Correlation does not necessitate causation, and many egalitarians affirm penal substitution. Yet even for those who do, it’s the tendencies of egalitarian thinking that worry me, and it’s their theological children for whom I’m concerned. It’s willful human beings that are doing the theologizing, not will-less robots. And if your theologizing is bent on silencing the slightest peep of hierarchy or authority in the church, in the home, and in the Godhead itself, then something about penal substitution is eventually going to get stuck in your craw.
The take-away lesson here: take note of this potential connection between our culture’s aversion to hierarchy and the inarguably hierarchical aspects of penal substitution.
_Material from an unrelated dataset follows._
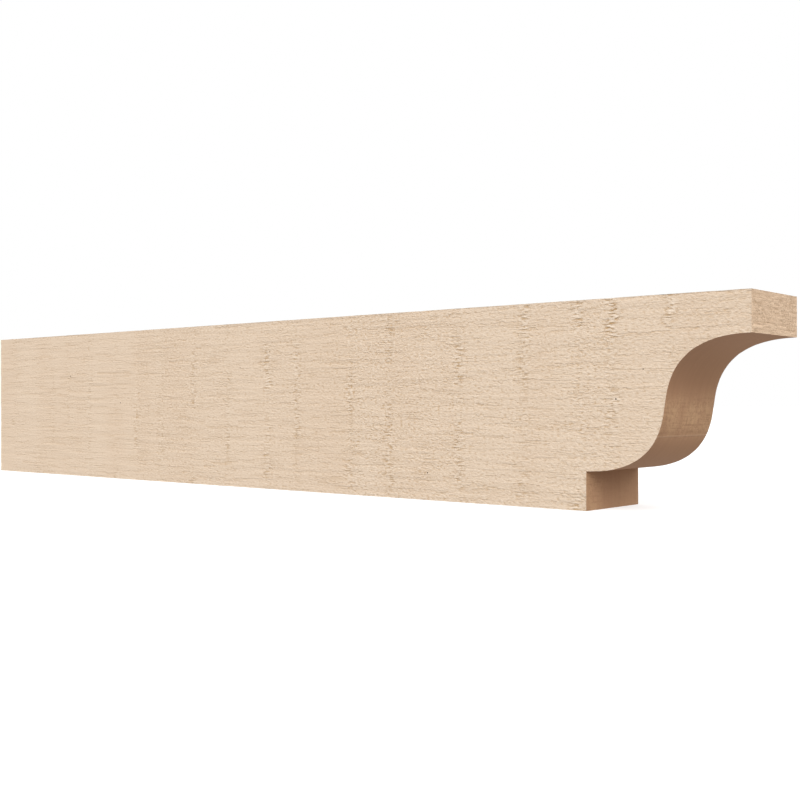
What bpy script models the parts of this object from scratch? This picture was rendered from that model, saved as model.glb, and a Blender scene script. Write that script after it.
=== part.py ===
"""A rafter tail: the shaped end of a roof rafter, as one length of sawn timber with an ogee cut under its nose.

It stands on its underside, with the origin at the middle of its footprint. +X runs along the timber to the nose, and
the two broad sides face -Y and +Y.
"""

from math import cos, pi, radians, sin

import bpy
from mathutils import Vector

# Driving dimensions, in metres
TIMBER_LENGTH = 0.9144
TIMBER_WIDTH = 0.0762
TIMBER_HEIGHT = 0.1524
NOSE_HEIGHT = 0.0288
HEEL_HEIGHT = 0.0288
OGEE_RUN = 0.1240

# The ogee's form: the slope of its steep middle off the vertical, and how firmly the curve holds its direction at each
# end, as a share of half the run, and at the middle, as a share of half the rise
FLANK_LEAN = radians(9.4)
END_PULL = 0.94
FLANK_PULL = 0.25
STEPS_PER_HALF = 24

WOOD_COLOUR = (0.62, 0.48, 0.35, 1.0)
WOOD_ROUGHNESS = 0.8


def clear_scene():
    for obj in list(bpy.data.objects):
        bpy.data.objects.remove(obj, do_unlink=True)


def new_collection(name):
    collection = bpy.data.collections.new(name)
    bpy.context.scene.collection.children.link(collection)
    return collection


def rough_sawn_wood():
    material = bpy.data.materials.new("rough_sawn_wood")
    material.use_nodes = True
    shader = material.node_tree.nodes["Principled BSDF"]
    shader.inputs["Base Color"].default_value = WOOD_COLOUR
    shader.inputs["Roughness"].default_value = WOOD_ROUGHNESS
    shader.inputs["Metallic"].default_value = 0.0
    return material


def set_point(point, place, handle_in=None, handle_out=None):
    """Puts an outline point at its place. A side without a handle is straight, and a handle is an offset."""
    point.co = place.to_3d()
    point.handle_left_type = "FREE" if handle_in else "VECTOR"
    point.handle_right_type = "FREE" if handle_out else "VECTOR"
    if handle_in:
        point.handle_left = (place + handle_in).to_3d()
    if handle_out:
        point.handle_right = (place + handle_out).to_3d()


def side_outline():
    """The timber's side as a closed flat curve, x along the timber and y up, anticlockwise from its back foot."""
    nose_x = TIMBER_LENGTH / 2
    back_x = -nose_x
    heel_x = nose_x - OGEE_RUN
    half_run = OGEE_RUN / 2
    half_rise = (TIMBER_HEIGHT - NOSE_HEIGHT - HEEL_HEIGHT) / 2

    along = Vector((half_run * END_PULL, 0.0))
    up_flank = Vector((sin(FLANK_LEAN), cos(FLANK_LEAN))) * half_rise * FLANK_PULL

    back_foot = Vector((back_x, 0.0))
    heel_foot = Vector((heel_x, 0.0))
    heel_top = Vector((heel_x, HEEL_HEIGHT))
    mid_flank = heel_top + Vector((half_run, half_rise))
    nose_foot = Vector((nose_x, TIMBER_HEIGHT - NOSE_HEIGHT))
    nose_top = Vector((nose_x, TIMBER_HEIGHT))
    back_top = Vector((back_x, TIMBER_HEIGHT))

    outline = (
        (back_foot,),
        (heel_foot,),
        (heel_top, None, along),
        (mid_flank, -up_flank, up_flank),
        (nose_foot, -along),
        (nose_top,),
        (back_top,),
    )

    curve = bpy.data.curves.new("rafter_tail", "CURVE")
    curve.dimensions = "2D"
    curve.resolution_u = STEPS_PER_HALF
    spline = curve.splines.new("BEZIER")
    spline.bezier_points.add(len(outline) - 1)
    for point, stated in zip(spline.bezier_points, outline):
        set_point(point, *stated)
    spline.use_cyclic_u = True
    return curve


def rafter_tail(collection, wood):
    """The side's outline given the timber's width, and stood up on its underside."""
    curve = side_outline()
    curve.fill_mode = "BOTH"
    curve.extrude = TIMBER_WIDTH / 2
    curve.materials.append(wood)
    timber = bpy.data.objects.new("rafter_tail", curve)
    timber.rotation_euler = (pi / 2, 0.0, 0.0)
    collection.objects.link(timber)
    return timber


def main():
    clear_scene()
    collection = new_collection("rafter_tail")
    rafter_tail(collection, rough_sawn_wood())


main()
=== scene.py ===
"""Dresses the rafter tail: rough-sawn timber, with real relief for its saw marks, on a plain pale floor.

The timber's skin is one closed mesh over the CAD solid. Each of its faces is a grid whose points lie a
little below the solid's own face, by the depth of the saw's marks there. Units are metres, in the CAD's
frame: +X to the nose.

In the names of values, a CELL is how large a texture's features are along each axis, a RANGE is the
stretch of the texture's values over which its mark comes in, and a TINT is how strongly that mark takes
its colour.
"""

from math import radians

import bmesh
import bpy
import numpy as np
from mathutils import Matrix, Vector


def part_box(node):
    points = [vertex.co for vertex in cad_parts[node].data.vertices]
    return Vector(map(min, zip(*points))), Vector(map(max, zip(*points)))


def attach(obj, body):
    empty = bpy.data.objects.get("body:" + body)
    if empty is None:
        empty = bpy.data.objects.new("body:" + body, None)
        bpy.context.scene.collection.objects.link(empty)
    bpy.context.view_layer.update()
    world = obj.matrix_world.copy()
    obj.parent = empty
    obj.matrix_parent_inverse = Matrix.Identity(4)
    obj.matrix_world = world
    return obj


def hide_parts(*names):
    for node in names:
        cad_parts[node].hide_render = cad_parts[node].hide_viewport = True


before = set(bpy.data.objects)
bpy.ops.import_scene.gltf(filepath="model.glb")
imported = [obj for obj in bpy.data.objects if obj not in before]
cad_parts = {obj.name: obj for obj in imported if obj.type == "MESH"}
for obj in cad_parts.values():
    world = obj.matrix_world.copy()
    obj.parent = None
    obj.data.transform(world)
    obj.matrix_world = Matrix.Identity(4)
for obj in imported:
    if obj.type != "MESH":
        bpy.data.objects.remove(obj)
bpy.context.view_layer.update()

NODE = "rafter_tail"
BACK_X, NEAR_Y, UNDER_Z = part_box(NODE)[0]
NOSE_X, FAR_Y, TOP_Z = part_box(NODE)[1]

# Where the saw paused, as distances back from the nose. The first are given, the rest at random
FIRST_MARKS = (0.059, 0.103, 0.132, 0.178, 0.240, 0.312, 0.358, 0.421, 0.461, 0.514, 0.563)
MARK_GAPS = (0.028, 0.062)
MARK_REACH = 0.0046
SEED = 1544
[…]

It will help us to recognize one more way that pastors and Christians will be tempted to present a partial gospel. Also, expect to hear more and more gross caricatures of penal substitution from egalitarians.
Being relevant is good so far as it goes. But it may be that evangelism in the twenty-first century is just a lot harder than evangelism in the mid-twentieth century and before. This is not a Reformed resignation to divine sovereignty for the sake of justifying passivity in evangelism. It’s just the opposite. It’s a plea to use the right tool—the whole gospel of penal substitution—because the enemy’s deceits are subtler than ever.
All this for lunch and a ham sandwich. Thanks, Bruce.
Footnotes:
1. Mark Driscoll, Confessions of a Reformission Rev. (Zondervan, 2006), 23-25.
2. Tim Keller, Post-Everythings.
3. Between man and God, the hierarchy is total: ontological, ethical, and functional. Between divine Father and divine Son, the hierarchy is neither ethical nor ontological; it is merely functional. That is, it concerns the roles they occupy in relation to one another in creation and redemption, as well as (I believe) in relation to one another in eternity past, i.e. the “Father” was always the “Father.” Egalitarians restrict the functional hierarchy subsisting between Father and Son to creation and redemption. Extending it to eternity past, they argue, makes the hierarchy ontological.